Supplied records –

● ● ● ● ●

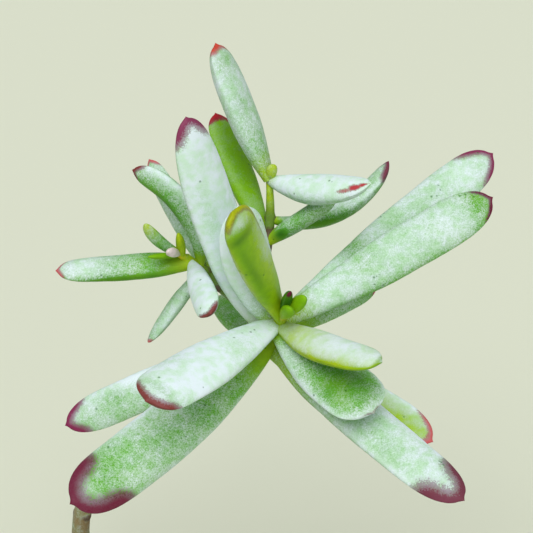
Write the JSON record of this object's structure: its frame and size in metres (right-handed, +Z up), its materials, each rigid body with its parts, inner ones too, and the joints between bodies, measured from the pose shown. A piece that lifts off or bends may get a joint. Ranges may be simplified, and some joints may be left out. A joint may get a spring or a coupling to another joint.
{
  "type": "potted pig ear succulent",
  "caption": "Finger-leaved pig ear succulent: a lax stem leans out of a plain clay pot and ends in a rosette of long, blunt, mealy leaves, with short side shoots.",
  "frame": {"origin": "middle of the flat face that the pot stands on", "axes": "+Z up along the pot's own axis; -Y towards the side that the plant is seen from; +X to that viewer's right, the way the stem leans"},
  "size_m": [0.1619, 0.1049, 0.2644],
  "materials": {
    "clay": "matte",
    "soil": "matte",
    "stem": "matte",
    "young_leaf": "satin",
    "mealy_leaf": "matte"
  },
  "bodies": {
    "root": {"pot": "clay", "soil": "soil", "main_stem": "stem", "left_shoot_stem": "stem", "upper_shoot_stem": "stem", "main_leaf_01_young_up": "young_leaf", "main_leaf_02_young_right": "young_leaf", "main_leaf_03_right": "mealy_leaf", "main_leaf_04_left_forward": "mealy_leaf", "main_leaf_05_up": "mealy_leaf", "main_leaf_06_down_forward": "mealy_leaf", "main_leaf_07_right_back": "mealy_leaf", "main_leaf_08_down_left": "mealy_leaf", "main_leaf_09_up_left": "mealy_leaf", "main_leaf_10_down_right": "mealy_leaf", "main_leaf_11_right_short": "mealy_leaf", "main_leaf_12_left": "mealy_leaf", "main_leaf_13_down_right_back": "mealy_leaf", "main_leaf_14_back": "mealy_leaf", "left_leaf_1_level": "mealy_leaf", "left_leaf_2_forward": "mealy_leaf", "left_leaf_3_curved": "mealy_leaf", "left_leaf_4_thin": "mealy_leaf", "left_leaf_5_up": "mealy_leaf", "upper_leaf_1_tall": "mealy_leaf", "upper_leaf_2_right": "mealy_leaf", "upper_leaf_3_curved": "mealy_leaf", "upper_leaf_4_right_low": "mealy_leaf", "upper_leaf_5_left": "young_leaf"}
  },
  "joints": []
}
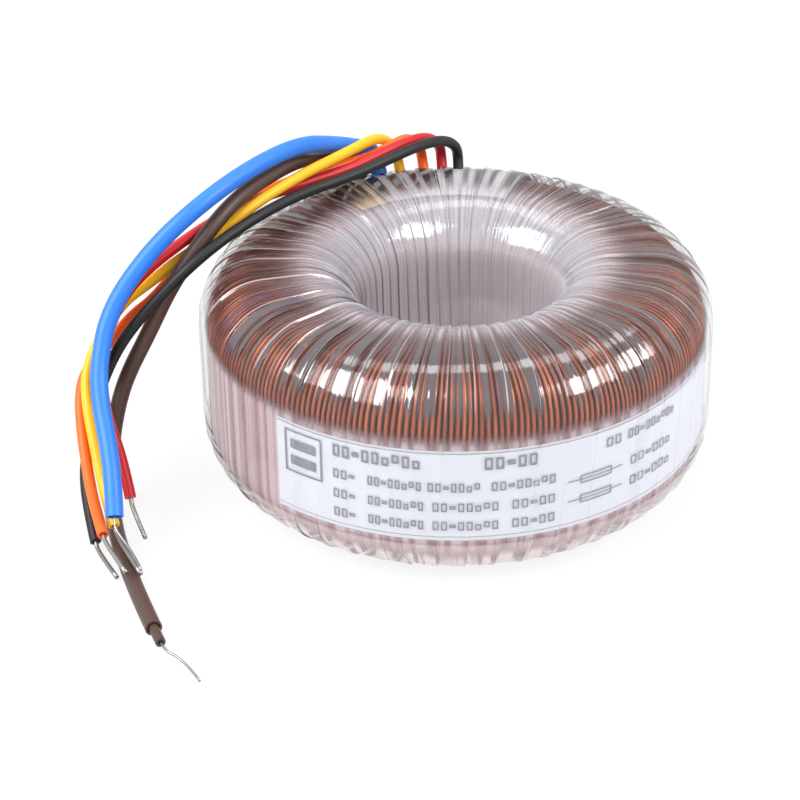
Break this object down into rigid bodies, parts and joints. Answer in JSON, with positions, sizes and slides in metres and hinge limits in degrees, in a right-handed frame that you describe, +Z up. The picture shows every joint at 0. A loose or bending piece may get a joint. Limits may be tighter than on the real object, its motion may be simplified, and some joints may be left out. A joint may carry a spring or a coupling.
{
  "type": "toroidal transformer",
  "caption": "Ring-shaped mains transformer wound in copper under clear film, with a wrap-round label and flying leads for wiring.",
  "frame": {"origin": "middle of the flat underside, where the ring's axis meets the surface it stands on", "axes": "+Z up along the ring's axis, -Y towards the label, +Y where the leads leave, leads run towards -X"},
  "size_m": [0.1293, 0.1336, 0.0608],
  "materials": {
    "clear_film": "gloss",
    "inner_film": "gloss",
    "copper": "enamelled",
    "copper_inner": "enamelled",
    "insulation": "satin",
    "core_steel": "strip-wound",
    "label": "matt",
    "pad": "matt",
    "tape": "satin",
    "blue_pvc": "satin",
    "brown_pvc": "satin",
    "yellow_pvc": "satin",
    "orange_pvc": "satin",
    "red_pvc": "satin",
    "black_pvc": "satin",
    "tinned_wire": "tinned"
  },
  "bodies": {
    "root": {"core": "core_steel", "core_insulation": "insulation", "primary_winding": "copper_inner", "winding_insulation": "insulation", "secondary_winding_a": "copper_inner", "secondary_winding_b": "copper", "inner_film": "inner_film", "label": "label", "lead_pad_a": "pad", "lead_pad_b": "pad", "edge_tape": "tape", "outer_film": "clear_film", "blue_sleeve": "blue_pvc", "blue_inner_sleeve": "blue_pvc", "blue_wire": "tinned_wire", "brown_sleeve": "brown_pvc", "brown_inner_sleeve": "brown_pvc", "brown_wire": "tinned_wire", "yellow_sleeve": "yellow_pvc", "yellow_wire": "tinned_wire", "orange_sleeve": "orange_pvc", "orange_wire": "tinned_wire", "red_sleeve": "red_pvc", "red_wire": "tinned_wire", "black_sleeve": "black_pvc", "black_wire": "tinned_wire"}
  },
  "joints": []
}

● ● ● ● ●

Your instructions – Go through the listing and print each line exactly as it appears.

Exercise result –
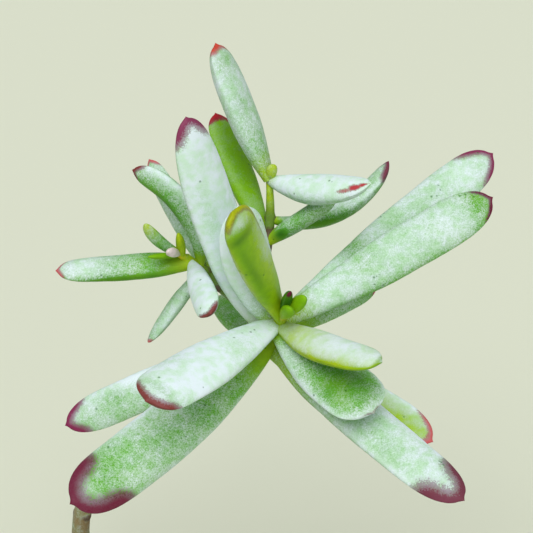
Write the JSON record of this object's structure: its frame and size in metres (right-handed, +Z up), its materials, each rigid body with its parts, inner ones too, and the joints between bodies, measured from the pose shown. A piece that lifts off or bends may get a joint. Ranges may be simplified, and some joints may be left out. A joint may get a spring or a coupling to another joint.
{
  "type": "potted pig ear succulent",
  "caption": "Finger-leaved pig ear succulent: a lax stem leans out of a plain clay pot and ends in a rosette of long, blunt, mealy leaves, with short side shoots.",
  "frame": {"origin": "middle of the flat face that the pot stands on", "axes": "+Z up along the pot's own axis; -Y towards the side that the plant is seen from; +X to that viewer's right, the way the stem leans"},
  "size_m": [0.1619, 0.1049, 0.2644],
  "materials": {
    "clay": "matte",
    "soil": "matte",
    "stem": "matte",
    "young_leaf": "satin",
    "mealy_leaf": "matte"
  },
  "bodies": {
    "root": {"pot": "clay", "soil": "soil", "main_stem": "stem", "left_shoot_stem": "stem", "upper_shoot_stem": "stem", "main_leaf_01_young_up": "young_leaf", "main_leaf_02_young_right": "young_leaf", "main_leaf_03_right": "mealy_leaf", "main_leaf_04_left_forward": "mealy_leaf", "main_leaf_05_up": "mealy_leaf", "main_leaf_06_down_forward": "mealy_leaf", "main_leaf_07_right_back": "mealy_leaf", "main_leaf_08_down_left": "mealy_leaf", "main_leaf_09_up_left": "mealy_leaf", "main_leaf_10_down_right": "mealy_leaf", "main_leaf_11_right_short": "mealy_leaf", "main_leaf_12_left": "mealy_leaf", "main_leaf_13_down_right_back": "mealy_leaf", "main_leaf_14_back": "mealy_leaf", "left_leaf_1_level": "mealy_leaf", "left_leaf_2_forward": "mealy_leaf", "left_leaf_3_curved": "mealy_leaf", "left_leaf_4_thin": "mealy_leaf", "left_leaf_5_up": "mealy_leaf", "upper_leaf_1_tall": "mealy_leaf", "upper_leaf_2_right": "mealy_leaf", "upper_leaf_3_curved": "mealy_leaf", "upper_leaf_4_right_low": "mealy_leaf", "upper_leaf_5_left": "young_leaf"}
  },
  "joints": []
}
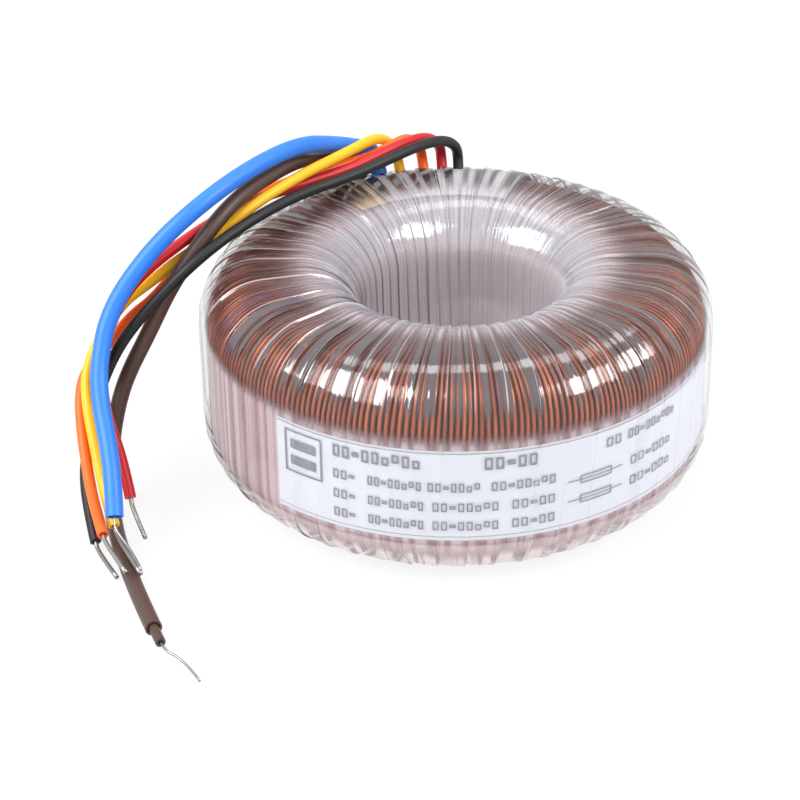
Break this object down into rigid bodies, parts and joints. Answer in JSON, with positions, sizes and slides in metres and hinge limits in degrees, in a right-handed frame that you describe, +Z up. The picture shows every joint at 0. A loose or bending piece may get a joint. Limits may be tighter than on the real object, its motion may be simplified, and some joints may be left out. A joint may carry a spring or a coupling.
{
  "type": "toroidal transformer",
  "caption": "Ring-shaped mains transformer wound in copper under clear film, with a wrap-round label and flying leads for wiring.",
  "frame": {"origin": "middle of the flat underside, where the ring's axis meets the surface it stands on", "axes": "+Z up along the ring's axis, -Y towards the label, +Y where the leads leave, leads run towards -X"},
  "size_m": [0.1293, 0.1336, 0.0608],
  "materials": {
    "clear_film": "gloss",
    "inner_film": "gloss",
    "copper": "enamelled",
    "copper_inner": "enamelled",
    "insulation": "satin",
    "core_steel": "strip-wound",
    "label": "matt",
    "pad": "matt",
    "tape": "satin",
    "blue_pvc": "satin",
    "brown_pvc": "satin",
    "yellow_pvc": "satin",
    "orange_pvc": "satin",
    "red_pvc": "satin",
    "black_pvc": "satin",
    "tinned_wire": "tinned"
  },
  "bodies": {
    "root": {"core": "core_steel", "core_insulation": "insulation", "primary_winding": "copper_inner", "winding_insulation": "insulation", "secondary_winding_a": "copper_inner", "secondary_winding_b": "copper", "inner_film": "inner_film", "label": "label", "lead_pad_a": "pad", "lead_pad_b": "pad", "edge_tape": "tape", "outer_film": "clear_film", "blue_sleeve": "blue_pvc", "blue_inner_sleeve": "blue_pvc", "blue_wire": "tinned_wire", "brown_sleeve": "brown_pvc", "brown_inner_sleeve": "brown_pvc", "brown_wire": "tinned_wire", "yellow_sleeve": "yellow_pvc", "yellow_wire": "tinned_wire", "orange_sleeve": "orange_pvc", "orange_wire": "tinned_wire", "red_sleeve": "red_pvc", "red_wire": "tinned_wire", "black_sleeve": "black_pvc", "black_wire": "tinned_wire"}
  },
  "joints": []
}